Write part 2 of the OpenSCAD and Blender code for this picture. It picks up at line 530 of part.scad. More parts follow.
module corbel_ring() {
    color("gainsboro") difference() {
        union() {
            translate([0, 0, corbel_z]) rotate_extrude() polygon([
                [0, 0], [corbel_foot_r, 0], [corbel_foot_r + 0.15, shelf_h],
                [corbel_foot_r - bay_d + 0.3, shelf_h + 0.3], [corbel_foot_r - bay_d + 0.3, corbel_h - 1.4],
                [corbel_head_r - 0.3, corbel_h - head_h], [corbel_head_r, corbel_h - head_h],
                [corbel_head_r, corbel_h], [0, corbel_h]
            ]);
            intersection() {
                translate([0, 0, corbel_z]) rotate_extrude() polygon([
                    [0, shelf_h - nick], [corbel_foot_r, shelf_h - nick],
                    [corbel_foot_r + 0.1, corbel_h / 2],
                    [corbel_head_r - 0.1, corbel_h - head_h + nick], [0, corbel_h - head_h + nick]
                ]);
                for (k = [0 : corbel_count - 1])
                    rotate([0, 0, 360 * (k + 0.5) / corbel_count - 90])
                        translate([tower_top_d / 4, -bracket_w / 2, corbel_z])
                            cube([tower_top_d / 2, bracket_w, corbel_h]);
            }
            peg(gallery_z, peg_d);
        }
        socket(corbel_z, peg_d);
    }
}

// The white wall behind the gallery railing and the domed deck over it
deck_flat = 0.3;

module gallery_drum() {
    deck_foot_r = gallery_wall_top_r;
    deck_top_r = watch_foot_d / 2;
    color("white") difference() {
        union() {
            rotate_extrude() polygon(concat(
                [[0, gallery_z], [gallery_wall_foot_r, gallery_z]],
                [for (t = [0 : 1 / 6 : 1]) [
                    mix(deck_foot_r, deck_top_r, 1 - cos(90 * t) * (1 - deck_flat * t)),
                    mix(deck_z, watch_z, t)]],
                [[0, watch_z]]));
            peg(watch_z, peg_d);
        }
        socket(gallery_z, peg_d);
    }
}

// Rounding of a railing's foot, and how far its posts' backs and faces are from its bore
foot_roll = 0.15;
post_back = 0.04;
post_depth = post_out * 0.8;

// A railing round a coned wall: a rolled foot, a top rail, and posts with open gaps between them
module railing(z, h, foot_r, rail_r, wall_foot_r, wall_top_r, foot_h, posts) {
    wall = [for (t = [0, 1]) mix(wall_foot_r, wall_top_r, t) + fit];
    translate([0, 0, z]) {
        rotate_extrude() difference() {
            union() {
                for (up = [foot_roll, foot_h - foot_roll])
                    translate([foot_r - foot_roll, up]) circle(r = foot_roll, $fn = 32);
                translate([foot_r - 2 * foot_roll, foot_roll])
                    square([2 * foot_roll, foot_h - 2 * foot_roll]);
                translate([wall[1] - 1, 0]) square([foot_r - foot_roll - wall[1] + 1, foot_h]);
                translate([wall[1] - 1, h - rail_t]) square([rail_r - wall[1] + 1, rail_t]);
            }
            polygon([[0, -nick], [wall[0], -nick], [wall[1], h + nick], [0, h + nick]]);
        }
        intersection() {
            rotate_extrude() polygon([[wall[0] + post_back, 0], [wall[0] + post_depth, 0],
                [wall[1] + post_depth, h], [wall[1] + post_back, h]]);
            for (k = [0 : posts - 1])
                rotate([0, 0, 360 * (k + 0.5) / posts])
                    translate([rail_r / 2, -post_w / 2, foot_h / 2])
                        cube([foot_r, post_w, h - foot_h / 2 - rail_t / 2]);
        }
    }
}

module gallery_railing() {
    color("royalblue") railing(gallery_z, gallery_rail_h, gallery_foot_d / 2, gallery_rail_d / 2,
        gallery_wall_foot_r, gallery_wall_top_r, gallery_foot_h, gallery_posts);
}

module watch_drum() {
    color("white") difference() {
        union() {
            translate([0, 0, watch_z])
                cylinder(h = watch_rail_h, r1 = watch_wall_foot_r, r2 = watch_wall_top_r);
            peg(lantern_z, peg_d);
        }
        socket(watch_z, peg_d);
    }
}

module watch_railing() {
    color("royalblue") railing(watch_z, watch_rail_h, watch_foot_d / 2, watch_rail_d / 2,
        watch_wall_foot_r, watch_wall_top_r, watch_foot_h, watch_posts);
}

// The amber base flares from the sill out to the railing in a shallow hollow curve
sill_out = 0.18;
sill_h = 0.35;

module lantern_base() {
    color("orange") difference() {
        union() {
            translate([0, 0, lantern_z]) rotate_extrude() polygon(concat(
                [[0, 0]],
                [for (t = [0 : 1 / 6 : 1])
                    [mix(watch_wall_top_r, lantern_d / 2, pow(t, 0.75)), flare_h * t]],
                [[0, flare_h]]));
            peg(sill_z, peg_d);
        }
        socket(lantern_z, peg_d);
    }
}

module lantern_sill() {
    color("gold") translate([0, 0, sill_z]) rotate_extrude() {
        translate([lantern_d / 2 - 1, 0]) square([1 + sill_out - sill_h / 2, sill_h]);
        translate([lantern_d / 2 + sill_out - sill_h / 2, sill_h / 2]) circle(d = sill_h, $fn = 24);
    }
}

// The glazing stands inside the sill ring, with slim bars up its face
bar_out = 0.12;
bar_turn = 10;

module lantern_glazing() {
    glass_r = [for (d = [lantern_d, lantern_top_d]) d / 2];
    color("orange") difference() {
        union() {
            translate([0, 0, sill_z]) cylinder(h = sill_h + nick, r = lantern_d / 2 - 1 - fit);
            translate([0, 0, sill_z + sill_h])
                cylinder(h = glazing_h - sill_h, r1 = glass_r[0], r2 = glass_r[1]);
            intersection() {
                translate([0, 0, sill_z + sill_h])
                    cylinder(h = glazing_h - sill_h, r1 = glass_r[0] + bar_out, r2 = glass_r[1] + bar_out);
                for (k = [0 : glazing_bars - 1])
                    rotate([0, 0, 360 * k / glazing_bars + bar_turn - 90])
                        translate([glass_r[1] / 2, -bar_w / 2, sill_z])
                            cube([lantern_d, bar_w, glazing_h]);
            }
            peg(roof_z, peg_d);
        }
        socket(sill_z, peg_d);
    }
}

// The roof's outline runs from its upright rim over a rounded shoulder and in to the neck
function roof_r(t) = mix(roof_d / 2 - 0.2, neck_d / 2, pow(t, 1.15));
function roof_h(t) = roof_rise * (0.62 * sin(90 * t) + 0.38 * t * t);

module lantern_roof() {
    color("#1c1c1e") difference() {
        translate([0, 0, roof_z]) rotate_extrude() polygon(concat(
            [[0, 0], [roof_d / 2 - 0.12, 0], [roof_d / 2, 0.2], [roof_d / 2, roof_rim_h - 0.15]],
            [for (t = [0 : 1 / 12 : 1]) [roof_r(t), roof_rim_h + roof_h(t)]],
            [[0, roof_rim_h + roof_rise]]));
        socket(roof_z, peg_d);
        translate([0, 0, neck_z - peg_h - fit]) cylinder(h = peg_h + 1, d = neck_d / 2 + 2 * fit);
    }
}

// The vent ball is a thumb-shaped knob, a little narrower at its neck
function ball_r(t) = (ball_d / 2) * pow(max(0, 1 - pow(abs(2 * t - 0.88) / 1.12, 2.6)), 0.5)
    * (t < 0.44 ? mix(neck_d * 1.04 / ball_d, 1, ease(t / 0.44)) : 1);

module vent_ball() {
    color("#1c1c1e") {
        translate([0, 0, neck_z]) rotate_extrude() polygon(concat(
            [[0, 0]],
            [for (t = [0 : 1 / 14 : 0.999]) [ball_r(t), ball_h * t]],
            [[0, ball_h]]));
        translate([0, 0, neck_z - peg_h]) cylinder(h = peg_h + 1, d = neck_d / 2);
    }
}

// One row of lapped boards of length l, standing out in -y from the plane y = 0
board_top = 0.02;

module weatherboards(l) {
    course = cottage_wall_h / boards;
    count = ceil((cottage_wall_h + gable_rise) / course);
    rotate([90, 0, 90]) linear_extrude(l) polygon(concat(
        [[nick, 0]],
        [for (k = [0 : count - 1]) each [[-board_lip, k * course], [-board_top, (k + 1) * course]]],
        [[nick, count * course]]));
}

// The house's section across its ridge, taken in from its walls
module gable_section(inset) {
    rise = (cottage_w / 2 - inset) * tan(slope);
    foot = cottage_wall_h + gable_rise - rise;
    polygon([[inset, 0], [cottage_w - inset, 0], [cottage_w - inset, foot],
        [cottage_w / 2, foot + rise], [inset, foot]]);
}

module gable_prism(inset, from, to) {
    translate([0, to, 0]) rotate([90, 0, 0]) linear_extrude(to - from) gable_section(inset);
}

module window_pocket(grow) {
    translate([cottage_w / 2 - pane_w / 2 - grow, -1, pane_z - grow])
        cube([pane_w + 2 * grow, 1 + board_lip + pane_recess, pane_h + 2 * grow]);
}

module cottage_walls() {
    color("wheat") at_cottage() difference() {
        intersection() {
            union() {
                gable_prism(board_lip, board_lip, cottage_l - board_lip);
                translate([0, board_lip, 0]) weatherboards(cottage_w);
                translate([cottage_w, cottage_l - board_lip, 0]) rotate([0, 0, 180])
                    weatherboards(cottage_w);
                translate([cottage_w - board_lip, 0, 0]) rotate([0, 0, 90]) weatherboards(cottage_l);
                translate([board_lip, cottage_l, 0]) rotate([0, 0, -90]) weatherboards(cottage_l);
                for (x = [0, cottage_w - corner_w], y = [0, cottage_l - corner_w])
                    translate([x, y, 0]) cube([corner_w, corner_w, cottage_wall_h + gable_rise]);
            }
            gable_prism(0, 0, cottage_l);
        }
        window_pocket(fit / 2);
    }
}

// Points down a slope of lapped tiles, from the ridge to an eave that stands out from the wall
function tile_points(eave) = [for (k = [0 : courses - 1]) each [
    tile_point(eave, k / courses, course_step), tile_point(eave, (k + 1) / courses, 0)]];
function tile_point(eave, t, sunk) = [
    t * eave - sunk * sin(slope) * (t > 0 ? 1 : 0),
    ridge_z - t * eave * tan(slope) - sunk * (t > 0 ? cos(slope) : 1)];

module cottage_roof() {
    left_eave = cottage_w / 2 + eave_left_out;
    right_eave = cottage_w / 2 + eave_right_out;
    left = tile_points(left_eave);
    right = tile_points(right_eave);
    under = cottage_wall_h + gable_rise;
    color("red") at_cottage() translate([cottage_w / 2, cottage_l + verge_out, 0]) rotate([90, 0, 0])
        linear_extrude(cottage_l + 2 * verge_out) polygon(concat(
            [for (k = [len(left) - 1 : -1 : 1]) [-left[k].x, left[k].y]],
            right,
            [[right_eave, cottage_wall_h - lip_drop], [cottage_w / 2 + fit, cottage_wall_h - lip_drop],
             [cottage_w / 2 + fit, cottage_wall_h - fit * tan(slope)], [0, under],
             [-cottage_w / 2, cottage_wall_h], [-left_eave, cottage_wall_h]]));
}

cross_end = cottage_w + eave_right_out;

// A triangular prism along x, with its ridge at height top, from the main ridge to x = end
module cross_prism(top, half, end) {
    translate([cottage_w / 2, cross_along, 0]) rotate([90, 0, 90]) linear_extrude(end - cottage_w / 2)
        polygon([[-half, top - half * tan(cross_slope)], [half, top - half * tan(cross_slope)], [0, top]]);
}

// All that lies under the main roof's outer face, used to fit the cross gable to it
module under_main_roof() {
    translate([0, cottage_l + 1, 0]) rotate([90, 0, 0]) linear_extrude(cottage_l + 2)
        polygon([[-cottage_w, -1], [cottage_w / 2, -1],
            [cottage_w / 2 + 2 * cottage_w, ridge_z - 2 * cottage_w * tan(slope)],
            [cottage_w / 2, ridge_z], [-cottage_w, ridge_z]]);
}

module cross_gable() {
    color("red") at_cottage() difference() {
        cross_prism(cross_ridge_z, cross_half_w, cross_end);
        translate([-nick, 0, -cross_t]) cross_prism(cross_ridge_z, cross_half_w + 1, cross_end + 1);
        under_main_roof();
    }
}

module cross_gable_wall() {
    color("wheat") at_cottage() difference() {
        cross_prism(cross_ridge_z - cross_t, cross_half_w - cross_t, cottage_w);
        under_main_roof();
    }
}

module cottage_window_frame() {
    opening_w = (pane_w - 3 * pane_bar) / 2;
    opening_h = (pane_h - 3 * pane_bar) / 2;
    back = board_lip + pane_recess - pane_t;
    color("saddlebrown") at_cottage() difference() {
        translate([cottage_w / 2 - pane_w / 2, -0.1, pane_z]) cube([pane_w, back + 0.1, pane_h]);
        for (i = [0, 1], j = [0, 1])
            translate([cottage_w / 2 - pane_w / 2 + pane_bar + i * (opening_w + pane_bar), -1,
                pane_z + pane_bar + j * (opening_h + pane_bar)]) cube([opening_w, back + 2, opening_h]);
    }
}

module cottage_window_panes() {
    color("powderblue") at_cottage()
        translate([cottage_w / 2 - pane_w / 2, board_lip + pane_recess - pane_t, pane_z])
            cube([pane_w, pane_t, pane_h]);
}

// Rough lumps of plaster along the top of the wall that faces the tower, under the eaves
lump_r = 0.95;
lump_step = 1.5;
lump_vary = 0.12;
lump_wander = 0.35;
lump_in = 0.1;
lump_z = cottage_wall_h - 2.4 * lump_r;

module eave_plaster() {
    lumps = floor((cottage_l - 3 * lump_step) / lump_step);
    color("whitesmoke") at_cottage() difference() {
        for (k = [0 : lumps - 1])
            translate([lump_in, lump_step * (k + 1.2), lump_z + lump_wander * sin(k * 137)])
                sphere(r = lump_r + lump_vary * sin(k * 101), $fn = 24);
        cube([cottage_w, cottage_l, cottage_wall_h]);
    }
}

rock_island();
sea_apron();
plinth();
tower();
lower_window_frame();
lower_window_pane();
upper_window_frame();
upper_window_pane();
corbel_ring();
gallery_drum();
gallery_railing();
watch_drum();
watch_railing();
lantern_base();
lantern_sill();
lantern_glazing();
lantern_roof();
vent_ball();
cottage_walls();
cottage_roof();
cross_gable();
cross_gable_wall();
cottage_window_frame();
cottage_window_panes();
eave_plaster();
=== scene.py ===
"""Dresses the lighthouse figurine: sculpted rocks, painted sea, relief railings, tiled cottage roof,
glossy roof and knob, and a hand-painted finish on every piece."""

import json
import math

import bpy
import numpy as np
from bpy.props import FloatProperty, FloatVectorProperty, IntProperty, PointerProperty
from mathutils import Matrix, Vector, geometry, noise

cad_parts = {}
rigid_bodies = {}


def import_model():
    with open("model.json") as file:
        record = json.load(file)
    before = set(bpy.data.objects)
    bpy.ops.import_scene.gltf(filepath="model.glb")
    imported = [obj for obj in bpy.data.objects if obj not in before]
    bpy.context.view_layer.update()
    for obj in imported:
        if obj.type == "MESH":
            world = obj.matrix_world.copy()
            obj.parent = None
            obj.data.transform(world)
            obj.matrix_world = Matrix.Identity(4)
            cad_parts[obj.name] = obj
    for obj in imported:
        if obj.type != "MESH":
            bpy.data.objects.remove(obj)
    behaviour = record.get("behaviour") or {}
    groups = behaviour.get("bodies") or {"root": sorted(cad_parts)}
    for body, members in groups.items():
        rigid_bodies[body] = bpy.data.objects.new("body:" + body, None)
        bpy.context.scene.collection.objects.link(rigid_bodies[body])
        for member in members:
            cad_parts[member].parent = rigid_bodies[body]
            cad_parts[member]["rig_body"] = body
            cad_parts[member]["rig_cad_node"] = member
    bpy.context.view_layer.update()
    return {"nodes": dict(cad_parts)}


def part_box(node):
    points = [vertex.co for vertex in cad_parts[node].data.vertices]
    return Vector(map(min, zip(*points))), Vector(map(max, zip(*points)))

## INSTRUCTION
Exactly the lines above from the one with "rock_island();" to the one with "import math", both included, are to be quoted; leave the rest out.

## ANSWER TO THE TASK
rock_island();
sea_apron();
plinth();
tower();
lower_window_frame();
lower_window_pane();
upper_window_frame();
upper_window_pane();
corbel_ring();
gallery_drum();
gallery_railing();
watch_drum();
watch_railing();
lantern_base();
lantern_sill();
lantern_glazing();
lantern_roof();
vent_ball();
cottage_walls();
cottage_roof();
cross_gable();
cross_gable_wall();
cottage_window_frame();
cottage_window_panes();
eave_plaster();
=== scene.py ===
"""Dresses the lighthouse figurine: sculpted rocks, painted sea, relief railings, tiled cottage roof,
glossy roof and knob, and a hand-painted finish on every piece."""

import json
import math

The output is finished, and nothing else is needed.